→ Directive:
Using the listing below, copy exactly the lines from the one containing "doc.recompute()" to the one containing "zip(*points))), Vector(map(max, zip(*points)))", both lines included, and no others.

→ Raw data:

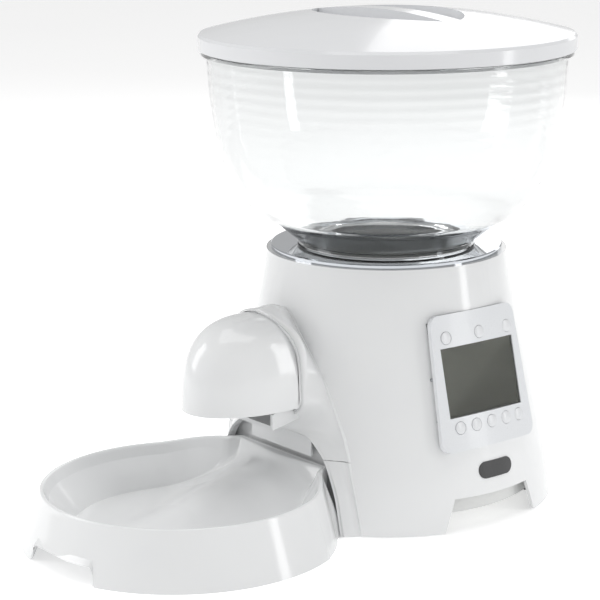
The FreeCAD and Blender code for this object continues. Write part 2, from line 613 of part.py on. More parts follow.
# hopper and lid, which lift off upwards
keep(turned_piece("hopper_bowl", [
    ("spigot_radius - hopper_wall", "spigot_low"), ("spigot_radius", "spigot_low"),
    ("spigot_radius", "shoulder_up + deck_thick + gap"), ("throat_radius", "shoulder_up + deck_thick + gap"),
    ("throat_radius", "throat_up"), ("funnel_radius", "funnel_up"),
    ("belly_radius", "belly_up", "via"), ("shelf_radius", "shelf_up"),
    ("cheek_radius", "cheek_up", "via"), ("rim_radius", "rim_up"), ("flange_radius", "rim_up"),
    ("flange_radius", "rim_up + flange_thick"), ("rim_radius - hopper_wall", "rim_up + flange_thick"),
    ("rim_radius - hopper_wall", "rim_up"), ("cheek_radius - hopper_wall", "cheek_up", "via"),
    ("shelf_radius - hopper_wall", "shelf_up + 0.6"),
    ("belly_radius - hopper_wall + 0.3", "belly_up + 1.8", "via"),
    ("funnel_radius - hopper_wall + 0.4", "funnel_up + 2.4"), ("spigot_radius - hopper_wall", "throat_up + 1")]))

CROWN_SPHERE = "((lid_radius - 1.5)^2 + (lid_crown - lid_edge)^2) / (2 * (lid_crown - lid_edge))"


def crown_at(out, inset):
    """Height of the lid's crown at a distance out from its axis, on a sphere drawn in by inset."""
    return f"lid_crown - {CROWN_SPHERE} + sqrt(({CROWN_SPHERE} - {inset})^2 - ({out})^2)"


cap = new_body("LidTurned")
turn(cap, [
    ("0", "lid_crown"), ("lid_radius / 2", crown_at("lid_radius / 2", "0"), "via"),
    ("lid_radius - 1.5", "lid_edge"), ("lid_radius", "lid_edge - 2"), ("lid_radius", "lid_low"),
    ("lid_radius - lid_wall", "lid_low"),
    ("lid_radius - lid_wall", crown_at("lid_radius - lid_wall", "lid_wall")),
    ("lid_radius / 2", crown_at("lid_radius / 2", "lid_wall"), "via"), ("0", "lid_crown - lid_wall")])
plug = new_body("LidPlug")
turn(plug, ring_points("plug_radius - lid_wall", "plug_radius", "plug_low", "lid_edge + 0.6"))


def lens(name, grow, low, height, side):
    """A recess's outline: straight along the grip bar, bowed outwards."""
    body = new_body(name)
    pad(body, "XY_Plane", [
        ("-grip_reach - " + grow, f"{side}(grip_half - {grow})"),
        ("grip_reach + " + grow, f"{side}(grip_half - {grow})"),
        ("0", f"{side}(grip_width + {grow})", "via")], height)
    return place(body, z=low)


lens_low = "lid_crown - grip_deep"
pans = [lens("Pan" + name, "lid_wall", lens_low + " - lid_wall", "grip_deep", side)
        for name, side in (("Left", "-"), ("Right", ""))]
scoops = [lens("Scoop" + name, "0", lens_low, "2 * grip_deep", side)
          for name, side in (("Left", "-"), ("Right", ""))]
crown_limit = new_body("CrownLimit")
turn(crown_limit, [
    ("0", "lid_crown - 1"), ("lid_radius / 2", crown_at("lid_radius / 2", "1"), "via"),
    ("plug_radius", crown_at("plug_radius", "1")), ("0", crown_at("plug_radius", "1"))])
lid = cut("lid_cap", fuse("LidForm", [cap, plug, common("PanLimit", [fuse("Pans", pans), crown_limit])]),
          fuse("Scoops", scoops))
keep(place(lid, y="tower_y"))
keep(turned_piece("lid_seal", ring_points("plug_radius + 1", "lid_radius - lid_wall",
                                          "rim_up + flange_thick + gap", "lid_low + 3")))

# base with the battery bay
floor = new_body("BaseTurned")
turn(floor, [
    ("0", "base_low"), ("base_radius", "base_low"), ("base_radius", "base_rim"),
    ("base_radius - base_thick", "base_rim"), ("base_radius - base_thick", "base_low + base_thick"),
    ("0", "base_low + base_thick")])
pad(floor, "YZ_Plane", [
    ("wall + 0.5 - front_low", "0"), ("wall + 0.5 - front_high", "front_top"),
    ("-far", "front_top"), ("-far", "0")], "far", middle=True, cut=True)
PADS = [("pad_out", "-pad_front"), ("-pad_out", "-pad_front"), ("pad_back", "pad_back"),
        ("-pad_back", "pad_back")]
bosses = [cylinder(f"PadBoss{index}", x, y, "pad_thick", "pad_boss", "base_low - pad_thick + 1")
          for index, (x, y) in enumerate(PADS)]
rails = []
for index, left in enumerate(("door_half + 0.5", "-rail_out")):
    rails.append(box(f"Rail{index}", left, "-tray_front", "rail_low", "rail_out - door_half - 0.5",
                     "tray_front - tray_back", "base_low - rail_low + 1"))
for index, left in enumerate(("door_half - 2.5", "-rail_out")):
    rails.append(box(f"RailLip{index}", left, "-tray_front", "rail_low", "rail_out - door_half + 2.5",
                     "tray_front - tray_back", "base_low - 2 * gap - door_thick - rail_low"))
bay_inner = "tray_half - tray_wall"
base_holes = [cylinder(f"BaseHole{index}", x, y, "base_low - 1", "1.6", "6")
              for index, (x, y) in enumerate(POSTS)]
base_holes += [cylinder(f"PostRoom{index}", x, y, "base_low + base_thick", "post_radius + 2 * gap", "base_rim")
               for index, (x, y) in enumerate(POSTS)]
base_holes.append(box("TrayCorner", "-tray_half - gap", "-tray_front - gap", "base_low + base_thick",
                      "2 * (tray_half + gap)", "tray_front - tray_back", "base_rim"))
base = cut("base_plate", fuse("BaseForm", [floor] + bosses + rails), fuse("BaseHoles", base_holes + [
    box("BayMouth", f"-({bay_inner})", "tray_wall - tray_front", "base_low - 1", f"2 * ({bay_inner})",
        "tray_front - tray_back - 2 * tray_wall", "base_thick + 2")]))
keep(place(base, y="tower_y"))
tray_low = "base_low + base_thick"
tray = cut("battery_tray",
           box("TrayForm", "-tray_half", "-tray_front", tray_low, "2 * tray_half",
               "tray_front - tray_back", f"tray_top - ({tray_low})"),
           box("TrayRoom", f"-({bay_inner})", "tray_wall - tray_front", tray_low, f"2 * ({bay_inner})",
               "tray_front - tray_back - 2 * tray_wall", f"tray_top - tray_wall - ({tray_low})"))
keep(place(tray, y="tower_y"))
keep(place(doc.addObject("Part::Box", "battery_door"), "-door_half", "tower_y - tray_front + 0.5",
           "base_low - gap - door_thick"))
bind(pieces[-1], Length="2 * door_half", Width="tray_front - tray_back - 1", Height="door_thick")


def group(label, shapes):
    """Several equal, separate solids in one node."""
    return keep(feature(label, Part.makeCompound(shapes)))


def pin(x, y, z, radius, height, way=UP):
    return Part.makeCylinder(radius, height, V(x, y, z), way)


def screws(label, spots, head_low, head_high, tip, head=3, shank=1.4):
    """Upright screws: a head between two heights and a shank that runs from it to the tip."""
    shapes = []
    for x, y in spots:
        start = head_high if tip > head_high else tip
        body = pin(x, y, head_low, head, head_high - head_low).fuse(
            pin(x, y, start, shank, abs(tip - head_high) if tip > head_high else head_low - tip))
        slot = Part.makeBox(head * 1.2, 0.6, 0.8, V(x - head * 0.6, y - 0.3,
                            head_low - 0.1 if tip > head_high else head_high - 0.7))
        shapes.append(body.cut(slot))
    return group(label, shapes)


def spots(pairs):
    return [(number(x), number(y)) for x, y in pairs]


def polar(pairs):
    return [(reach * math.cos(math.radians(angle)), reach * math.sin(math.radians(angle)))
            for reach, angle in pairs]


cell = number("cell_radius")
cell_y = -number("(tray_front + tray_back) / 2") - number("cell_length") / 2
cell_z = number(tray_low) + cell + 0.2
cell_x = [number("cell_pitch") * step for step in (-1.5, -0.5, 0.5, 1.5)]
group("batteries", [pin(x, cell_y, cell_z, cell, number("cell_length") - 2, V(0, 1, 0)).fuse(
    pin(x, cell_y + number("cell_length") - 2, cell_z, 4, 1.4, V(0, 1, 0))) for x in cell_x])
group("battery_contacts", [
    Part.makeBox(12, 0.5, 12, V(x - 6, y, cell_z - 6)) for x in cell_x
    for y in (-number("tray_front - tray_wall"), -number("tray_back + tray_wall") - 0.5)])
group("foot_pads", [pin(x, y, 0, number("pad_radius"), number("pad_thick")) for x, y in spots(PADS)])
screws("base_screws", spots(POSTS), number("base_low") - 2.2, number("base_low"), 27)
screws("bracket_screws", spots(STANDS), number("bracket_low") - 2, number("bracket_low"),
       number("bracket_low") + 12)
top_of_bracket = number("bracket_low + bracket_thick")
screws("motor_screws", spots(MOTOR_SCREWS), top_of_bracket, top_of_bracket + 1.8,
       number("bracket_low") - 5, head=2.6)
cup_flange_low = number("cup_top - wall")
screws("cup_screws", polar(CUP_SCREWS), cup_flange_low - 2, cup_flange_low, number("cup_top"), head=2.6)

# panel: plate, screen, circuit board, switches and eight buttons
BUTTONS = {"top_left": ("-28.5", "top_row"), "top_middle": ("2", "top_row"), "top_right": ("30.5", "top_row"),
           "low_first": ("-27", "-low_row"), "low_second": ("-12.5", "-low_row"), "low_third": ("2", "-low_row"),
           "low_fourth": ("16.5", "-low_row"), "low_fifth": ("30", "-low_row")}
bores = [panel_pin("Bore" + name, x, y, "panel_deep + 2", "panel_deep + 6", "button_bore")
         for name, (x, y) in BUTTONS.items()]
plate_holes = [panel_pin(f"PlateHole{index}", x, up, "panel_deep + 2", "4.4", "1.15")
               for index, (x, up) in enumerate(PANEL_SCREWS)]
plate = cut("panel_plate", panel_block("PanelPlate", "0", "panel_deep", "0"), fuse("PanelHoles",
            bores + plate_holes + [panel_box("Screen", "-screen_half", "screen_half", "-screen_drop",
                                             "screen_high", "panel_deep + 2", "-5")]))
keep(place(plate, y="tower_y"))
glass_low = "screen_sunk + screen_glass"
window = panel_box("lcd_window", "0.2 - screen_half", "screen_half - 0.2", "0.2 - screen_drop",
                   "screen_high - 0.2", glass_low, "screen_sunk")
keep(window)
module = fuse("lcd_module", [
    panel_box("ModuleGlass", "0.4 - screen_half", "screen_half - 0.4", "0.4 - screen_drop",
              "screen_high - 0.4", "panel_deep + 1", glass_low),
    panel_box("ModuleFrame", "-screen_half - 2", "screen_half + 2", "-screen_drop - 1.1",
              "screen_high + 0.7", "panel_deep + 3", "panel_deep")])
keep(place(module, y="tower_y"))
keep(panel_box("circuit_board", "-37.5", "37.5", "-43", "43", "board_deep + board_thick", "board_deep"))
for item in (window, pieces[-1]):
    item.Placement.Base.y += number("tower_y")


def on_face(shape, x=0, y=0, z=0):
    moved = shape.copy()
    moved.Placement = panel_frame(x, y, z)
    return moved


def bulge(x):
    """Depth of the panel's curved face below its middle, at x across it."""
    return x * x / (2 * number("panel_round"))


group("button_switches", [
    on_face(Part.makeBox(6, 6, 2.1, V(-3, -3, 0)), number(x), number(y), -number("board_deep"))
    for x, y in BUTTONS.values()])
group("panel_screws", [
    on_face(pin(0, 0, 0, 2.2, 1.3).fuse(pin(0, 0, 1.3, 1.1, 9.4)), number(x), number(y), -14.9)
    for x, y in PANEL_SCREWS])
for name, (x, y) in BUTTONS.items():
    button = new_body("button_" + name)
    top = f"button_proud - ({x}) * ({x}) / (2 * panel_round)"
    turn(button, [
        ("0", "-panel_deep - 2.1"), ("button_flange", "-panel_deep - 2.1"),
        ("button_flange", "-panel_deep - 0.4"), ("button_radius", "-panel_deep - 0.4"),
        ("button_radius", top + " - 0.5"), ("button_radius * 0.6", top + " - 0.14", "via"),
        ("button_flat", top), ("0", top)])
    on_panel(button, x, y)
    button.Placement.Base.y += number("tower_y")
    keep(button)

# badge: a plain bar under the panel that follows the shell
bar = new_body("BadgeBar")
pad(bar, "YZ_Plane", [
    ("-badge_half + badge_high", "-badge_high"), ("badge_half - badge_high", "-badge_high"),
    ("badge_half", "0", "via"), ("badge_half - badge_high", "badge_high"),
    ("-badge_half + badge_high", "badge_high"), ("-badge_half", "0", "via")], "far")
place(bar, y="2", z="badge_up")
badge = cut("badge", common("BadgeForm", [bar, tower_block("BadgeLimit", "-badge_thick")]),
            tower_block("BadgeSeat", "0"))
keep(place(badge, y="tower_y"))

doc.recompute()
for item in doc.Objects:
    if "Invalid" in item.State or "Error" in item.State:
        raise RuntimeError(f"{item.Name} failed to recompute: {item.State}")
os.makedirs("parts", exist_ok=True)
for item in pieces:
    if item.Shape.isNull() or not item.Shape.isValid():
        raise RuntimeError(f"{item.Label} has no valid shape")
    item.Shape.exportStep(f"parts/{item.Label}.step")
    print(item.Label, len(item.Shape.Solids), "solid(s),", round(item.Shape.Volume / 1000, 1), "cm3")
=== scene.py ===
import json
import math

import bmesh
import bpy
from mathutils import Matrix, Vector


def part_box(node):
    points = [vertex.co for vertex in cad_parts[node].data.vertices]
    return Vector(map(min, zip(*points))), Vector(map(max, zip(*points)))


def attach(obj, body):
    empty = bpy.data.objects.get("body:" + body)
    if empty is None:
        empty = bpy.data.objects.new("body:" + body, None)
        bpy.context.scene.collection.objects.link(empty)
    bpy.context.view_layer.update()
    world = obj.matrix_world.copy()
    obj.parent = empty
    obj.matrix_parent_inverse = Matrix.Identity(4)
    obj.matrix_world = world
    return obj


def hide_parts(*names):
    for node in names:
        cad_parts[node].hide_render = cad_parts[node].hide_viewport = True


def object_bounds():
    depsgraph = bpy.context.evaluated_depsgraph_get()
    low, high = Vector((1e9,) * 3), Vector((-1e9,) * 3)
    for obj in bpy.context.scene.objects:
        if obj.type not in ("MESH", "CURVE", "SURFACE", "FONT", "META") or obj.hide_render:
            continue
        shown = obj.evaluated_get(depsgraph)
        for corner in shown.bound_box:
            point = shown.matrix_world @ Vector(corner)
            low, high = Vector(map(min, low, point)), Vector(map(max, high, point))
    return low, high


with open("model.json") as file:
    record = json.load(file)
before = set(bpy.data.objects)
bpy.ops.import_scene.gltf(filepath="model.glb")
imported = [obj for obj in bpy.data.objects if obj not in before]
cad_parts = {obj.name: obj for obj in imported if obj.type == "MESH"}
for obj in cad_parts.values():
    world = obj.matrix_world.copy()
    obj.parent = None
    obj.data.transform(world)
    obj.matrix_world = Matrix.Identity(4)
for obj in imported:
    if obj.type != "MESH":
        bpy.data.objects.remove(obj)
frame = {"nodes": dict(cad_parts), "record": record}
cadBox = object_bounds()
mm = 0.001
deckLow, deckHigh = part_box("deck_plate")
towerY = (deckLow.y + deckHigh.y) / 2    # the tower, hopper and lid turn round this line
print("frame loaded")


def hexColor(code):
    # an sRGB hex colour as linear red, green, blue and alpha
    channels = [int(code[at:at + 2], 16) / 255 for at in (1, 3, 5)]
    return [c / 12.92 if c <= 0.04045 else ((c + 0.055) / 1.055) ** 2.4 for c in channels] + [1]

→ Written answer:
doc.recompute()
for item in doc.Objects:
    if "Invalid" in item.State or "Error" in item.State:
        raise RuntimeError(f"{item.Name} failed to recompute: {item.State}")
os.makedirs("parts", exist_ok=True)
for item in pieces:
    if item.Shape.isNull() or not item.Shape.isValid():
        raise RuntimeError(f"{item.Label} has no valid shape")
    item.Shape.exportStep(f"parts/{item.Label}.step")
    print(item.Label, len(item.Shape.Solids), "solid(s),", round(item.Shape.Volume / 1000, 1), "cm3")
=== scene.py ===
import json
import math

import bmesh
import bpy
from mathutils import Matrix, Vector


def part_box(node):
    points = [vertex.co for vertex in cad_parts[node].data.vertices]
    return Vector(map(min, zip(*points))), Vector(map(max, zip(*points)))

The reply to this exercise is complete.